5 Racing Terms Used in Business English

The business world is fast-paced. So naturally, a lot of business English phrases either come from or are inspired by competitive sports like running and horse racing. Here are the five most popular terms that are related to these two sports.

1. Head start (n.)

A "head start" refers to "the advantage of starting a race or competition before others." Someone who gets a head start begins a race before everyone else. For example, if you get to start a race five seconds before other people, you have a "five-second head start."

In business, we often say that a company has a "head start" when it enters a certain market earlier than its competitors.

  • Yahoo had a head start in the search engine industry, but now more people use Google.
  • Many companies are rushing to get a head start on advertising in the metaverse.
  • Working with local influencers gave the cosmetics company a head start in the Chinese market.

We also use "head start" to talk about people's careers.

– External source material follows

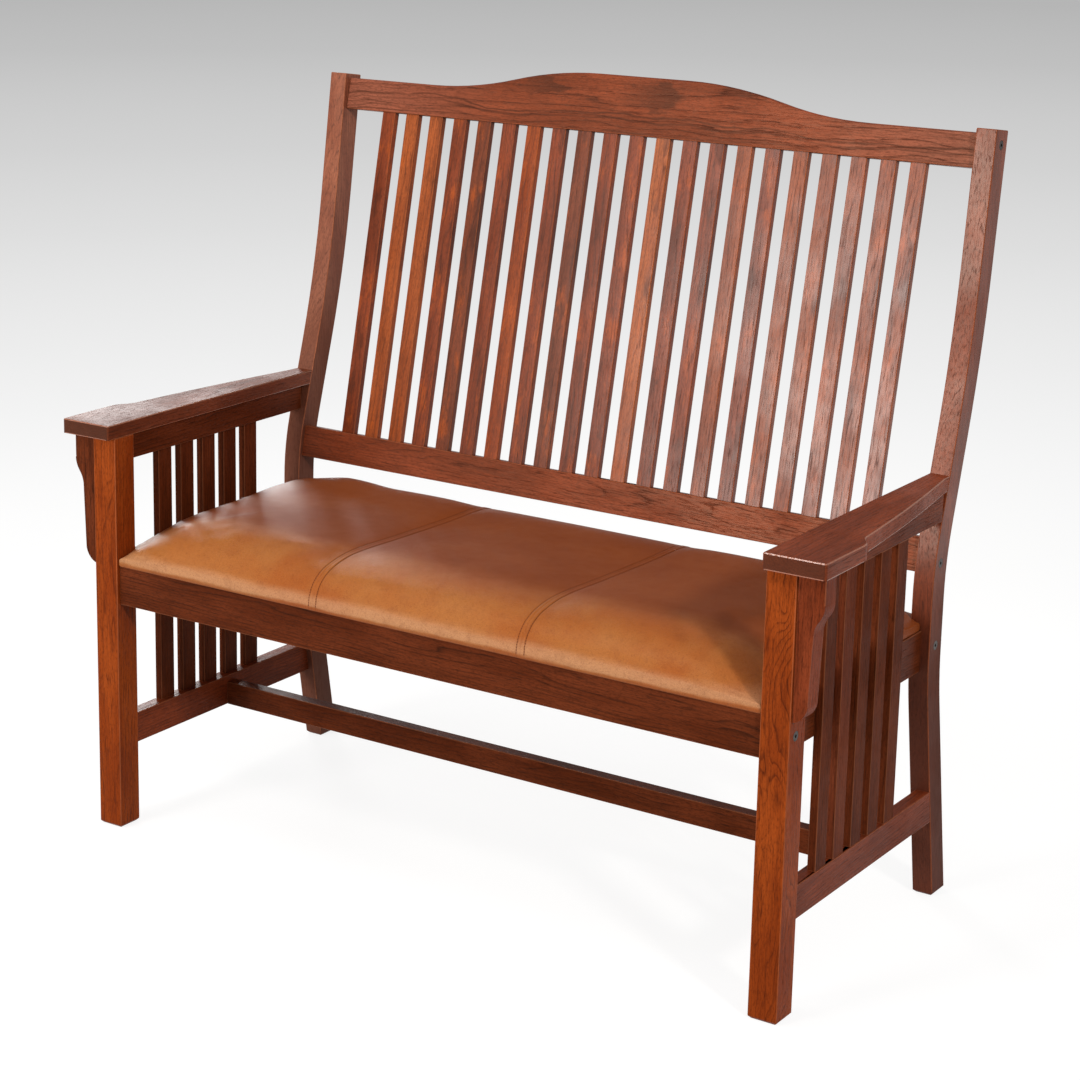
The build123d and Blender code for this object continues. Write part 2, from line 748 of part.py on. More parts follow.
def seat_section(x, crown_share):
    """Front-to-back outline of the seat at x: underside, lip, front roll, top and back roll."""
    crown = crown_share * seat_crown
    roll = crown_share * front_roll
    top_end = crown - top_fall_share * crown
    back_start = cushion_back - back_roll_share * crown
    with BuildSketch(side_plane(x)) as section:
        with BuildLine():
            under = Line((cushion_back, seat_bottom), (cushion_front, seat_bottom))
            lip = Line(under @ 1, (cushion_front, seat_bottom + lip_share * crown))
            shoulder = (cushion_front + shoulder_place_share * roll,
                        seat_rail_top + shoulder_rise_share * crown)
            rise = TangentArc(lip @ 1, shoulder, tangent=lip % 1)
            brow = TangentArc(rise @ 1, (cushion_front + roll, seat_rail_top + crown), tangent=rise % 1)
            top = TangentArc(brow @ 1, (back_start, seat_rail_top + top_end), tangent=brow % 1)
            fall = TangentArc(top @ 1, (cushion_back, seat_rail_top + top_end - back_drop_share * crown),
                              tangent=top % 1)
            Line(fall @ 1, under @ 0)
        make_face()
    return section.sketch


outer_panel = seat_side - seam_half
middle_places = [share * seam_half for share in middle_place_shares]
outer_places = [seam_half + share * outer_panel for share in outer_place_shares]

with BuildPart() as seat_cushion:
    loft([seat_section(*station) for station in zip(middle_places, middle_crown_shares)], ruled=True)
    loft([seat_section(*station) for station in zip(outer_places, outer_crown_shares)], ruled=True)
    mirror(about=Plane.YZ)
    seat_notches(cushion_gap, (seat_rail_top - overrun, seat_rail_top + seat_crown + overrun))
    board_shape(lip_gap, (seat_rail_top - overrun, board_z[1]), Mode.SUBTRACT)
save(seat_cushion.part, "seat_cushion")
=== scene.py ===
import math
import random

import bmesh
import bpy
from mathutils import Matrix, Vector
from mathutils.bvhtree import BVHTree


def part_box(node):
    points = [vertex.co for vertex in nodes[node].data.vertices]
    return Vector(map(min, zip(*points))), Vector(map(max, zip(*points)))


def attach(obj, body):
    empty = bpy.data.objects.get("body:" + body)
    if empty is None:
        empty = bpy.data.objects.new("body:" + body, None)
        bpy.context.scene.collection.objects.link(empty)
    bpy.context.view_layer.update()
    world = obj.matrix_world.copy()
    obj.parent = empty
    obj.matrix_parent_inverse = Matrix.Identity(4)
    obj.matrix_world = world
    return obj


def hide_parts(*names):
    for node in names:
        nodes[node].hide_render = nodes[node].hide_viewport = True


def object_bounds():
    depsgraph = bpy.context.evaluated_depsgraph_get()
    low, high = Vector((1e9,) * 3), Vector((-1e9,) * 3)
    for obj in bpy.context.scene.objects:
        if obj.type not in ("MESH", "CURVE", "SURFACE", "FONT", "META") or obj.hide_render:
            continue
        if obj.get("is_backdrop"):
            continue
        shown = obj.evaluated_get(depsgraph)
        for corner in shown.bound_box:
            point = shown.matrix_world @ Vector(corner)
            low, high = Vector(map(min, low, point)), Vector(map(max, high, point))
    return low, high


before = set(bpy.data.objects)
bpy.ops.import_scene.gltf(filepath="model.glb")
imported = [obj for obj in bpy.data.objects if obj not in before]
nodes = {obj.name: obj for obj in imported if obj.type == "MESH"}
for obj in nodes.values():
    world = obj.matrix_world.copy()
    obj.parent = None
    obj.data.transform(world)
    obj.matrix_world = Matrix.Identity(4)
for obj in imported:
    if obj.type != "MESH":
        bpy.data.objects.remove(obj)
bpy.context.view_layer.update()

scene = bpy.context.scene
mm = 0.001
front_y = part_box("front_post_left")[0].y
rake = math.radians(11.95)


def srgb(red, green, blue):
    """Linear colour of an 8-bit sRGB one."""
    def linear(value):
        value /= 255
        return value / 12.92 if value <= 0.04045 else ((value + 0.055) / 1.055) ** 2.4
    return (linear(red), linear(green), linear(blue), 1)


def make_camera():
    """The photograph's camera: its place, turn and lens were found from the object's own straight edges."""
    place = Vector((2.0895, front_y - 2.9619, 1.6228))
    azimuth, elevation, roll = (math.radians(angle) for angle in (34.93, 13.72, 0.65))
    forward = Vector((
        -math.sin(azimuth) * math.cos(elevation),
        math.cos(azimuth) * math.cos(elevation),
        -math.sin(elevation),
    ))
    right = forward.cross(Vector((0, 0, 1))).normalized()
    down = forward.cross(right)
    image_right = math.cos(roll) * right - math.sin(roll) * down
    image_down = math.sin(roll) * right + math.cos(roll) * down
    data = bpy.data.cameras.new("camera")
    data.sensor_width = 36
    data.lens = 87.77
    data.shift_x = 0.1054
    data.shift_y = -0.0996
    data.clip_end = 200
    camera = bpy.data.objects.new("camera", data)
    scene.collection.objects.link(camera)
    turn = Matrix((image_right, -image_down, -forward)).transposed()
    camera.matrix_world = Matrix.Translation(place) @ turn.to_4x4()
    scene.camera = camera


make_camera()
scene.view_settings.view_transform = "Standard"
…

  • Renu got a head start in the art industry when she interned at art galleries in university.
  • Alex's language skills gave him a head start in international law.

2. From scratch (adv.)

"From scratch" means "from the start" or "from nothing." "Scratch" here refers to the line that is scratched on the ground to mark the starting point of a race. So if you start something "from scratch" you start "from the very beginning."

Most of the time, we use "from scratch" with the verbs "start" and "build."

  • She started three companies from scratch. [= She didn't take over existing companies. She built them herself.]
  • This video game was built from scratch. [= The game developers made all the graphics themselves.]

You will also see "from scratch" used with other related verbs.

  • Most innovations don't involve inventing something from scratch.
  • As part of its rebranding efforts, the company plans to redesign its website from scratch.

3. Hurdle (n.)

A "hurdle" is an object that needs to be jumped over in a race.

Outside of running and racing, we use the word "hurdle" to talk about something that is in our way: i.e. a problem or difficulty we have to get over to reach a goal.

  • Getting approval from the CEO is our last hurdle before we can start the project.
  • The company faces many hurdles to growing its revenue.
  • There are many legal hurdles to getting a drug approved by the government.

When someone successfully deals with a hurdle, we say they "clear" or "overcome" it.

  • Getting investment was the first hurdle we needed to clear as a start-up.
  • The company will need to overcome a few hurdles before it can successfully rebrand itself.

4. Across the board (adv., adj.)

"Across the board" means "affecting everyone or everything in a group." The term comes from horse race betting. Normally, people bet on different horses. For example:

  • Horse A will win first place.
  • Horse B will win second place.
  • Horse C will win third place.

However, in an "across-the-board" bet, someone bets on the same horse for first, second, and third place.

Outside of horse racing, "across the board" is used to say that all members of a group are affected by some change.

  • With inflation at an all-time high, costs are rising across the board. [= The cost of everything is rising.]
  • Whenever oil prices go down, the oil industry cuts jobs across the board. [= Job cuts are happening in every part of the industry.]

This phrase is also often used as an adjective. In this case, we usually put hyphens between each word: "across-the-board."

  • The company decided to make across-the-board pay cuts. [= The company cut everyone's pay.]
  • Investors were pleased with the company's across-the-board growth. [= The company grew in all ways.]

5. Race to the bottom (n.)

"Race to the bottom" refers to unhealthy competition where businesses try to see who can cut the most costs. We use this phrase to describe competition that hurts everyone involved.

For example, let's say Restaurants A and B are competitors. A race to the bottom might look like this:

  • Restaurant A lowers its prices by using cheaper ingredients in its food.
  • Restaurant B responds by using even cheaper ingredients and firing some waiters.
  • To lower its prices even more, Restaurant A fires some kitchen staff.

If this continues, both restaurants will overwork their remaining staff and maybe even cause some workplace accidents. The quality of their food and service will also drop, leading them to lose customers. Both restaurants may even go out of business as a result. This is a classic example of a "race to the bottom."

  • We need to end this race to the bottom and adopt more sustainable business practices.
  • The rivalry between taxi-hailing apps has started a race to the bottom, and it's hurting taxi drivers the most.
  • Instead of joining the race to the bottom, we should focus on bringing more value to our clients.